Megan LeAnne


How Interaction Design Teaches Us To Be Better People


As designers, we are often advocating for the user’s perception of our products and systems. We research and question every choice we make about the conversations between the business, the interface, and the person on the other side of the screen.

This practice teaches us to be thoughtful about our choices, and to empathize with the effect those choices have on others. These small spurts of emotional intelligence and insight have the power to affect change beyond our workplace, beyond the experiences we build for users.

Below is a designer’s manifesto about interaction principles, and how these principles hold the dynamic ability to inform the rest of our lives: how we interact with and design the experiences all around us.

1. Consistency

While it is true that people should be allowed to surprise us, some surprises are more damaging than we might realize.

When we build relationships (working or otherwise) with others, we can use the principle of consistency to strengthen mutual trust.

For example: When met with a setback, if I can commit to consistently evaluating the cause and outcome of the setback without personally identifying with failure, my team can feel safe and inspired to do the same.
This consistency creates a culture of accountability and emotionally maturity, which allows everyone to stay focused on their tasks and goals.

Conversely, if I react to every roadblock with emotional grandeur, I create a culture of uncertainty. Always taking things personally creates erratic behavior, and erratic behavior erodes reliability and relationship harmony.

2. Perceivability

I once had a co-worker who was so unreadable, I was swamped with anxiety every time we were scheduled on the same site. He was a brick wall, uninterested in communicating his lesson plans, his well-being, or his goals for the day. Trying to discover the best way to work with him was a game of trial-and-error. He would give me the reigns, then snap them back if I didn’t meet his unclear agenda.

This lack of ability to perceive my co-worker’s needs and goals led me to confusion, desperation, and a personal sense of embarrassment that I didn’t understand. This is the exact opposite of a good “User Experience.”

When we are honest with others about how we work and connect, they can easily make informed choices about how to interact with us. This builds on the concept of Operant Conditioning: When X tells me what his goals are for the workshop, I can lead the workshop responsibly and effectively.

3. Learnability

This principle is an easy one — in order to have better relationships, we must make ourselves learnable. We are given opportunities in every connection to teach others about our boundaries, needs, and expectations. If we can do this honestly and without reservation, we become trustworthy in our behaviors and communication.

For example, the first time I am working with a team, I always make a point to communicate that I am often slow to finish my sentences. Because of this, I feel most at ease when my team allows space in conversation for me conclude my thoughts without interruption.

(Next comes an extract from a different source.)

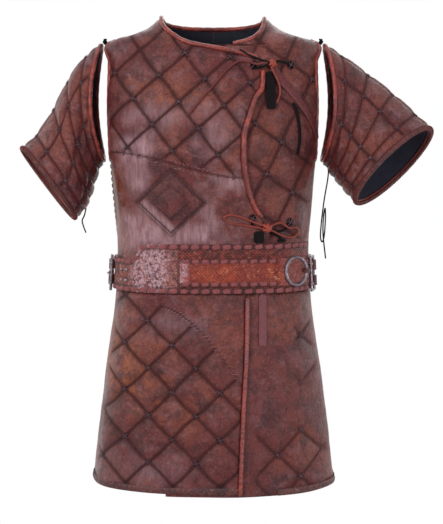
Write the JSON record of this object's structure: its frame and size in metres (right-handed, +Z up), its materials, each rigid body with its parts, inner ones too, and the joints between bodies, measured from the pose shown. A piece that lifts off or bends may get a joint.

This sets up proper expectations, and ideally eradicates the possibility of later personal affront.

4. Predictability

Good interaction design sets accurate expectations about what will happen before the interaction has occurred. This is also a principle of good relationships.

Put most simply: If you ignore my bids for connection, I will, without exception, ask you why. I am predictable in this way, for my personal values and history.

If a teammate tells me that she requires at least 30 minutes to prepare for a last minute meeting, I can easily predict that if I ask for a meeting in 15 minutes, she will either not show up, or she will show up in a mentally-unprepared state.

5. Feedback

Feedback is one of the most useful design principles when applied to our relationships.
If we can effectively and meaningfully respond to others’ needs, goals, and interactions with us, we enrich our conversations and connections.

Giving direct and compassionate feedback to others reduces the chances of uncertainty in project goals, as well as increases the likelihood of shared visions being the same in everyone’s mind.

I often equate feedback to personal accountability: I hold myself responsible for responding to every input, ideally without blame. In the words of Brené Brown,

“My life is easier when I choose to believe that everyone is doing the best they can.”

A Note on Design and The Self…

As one of my teachers told me,

“Interaction Design is all about conversations….don’t make them awkward.”

If we think of ourselves as products of our own lives, dynamic beings that design ourselves in specific ways to attract what we want in life — we realize that we have the power to make it less awkward.

We have the power to design meaningful and clear interactions with those all around us.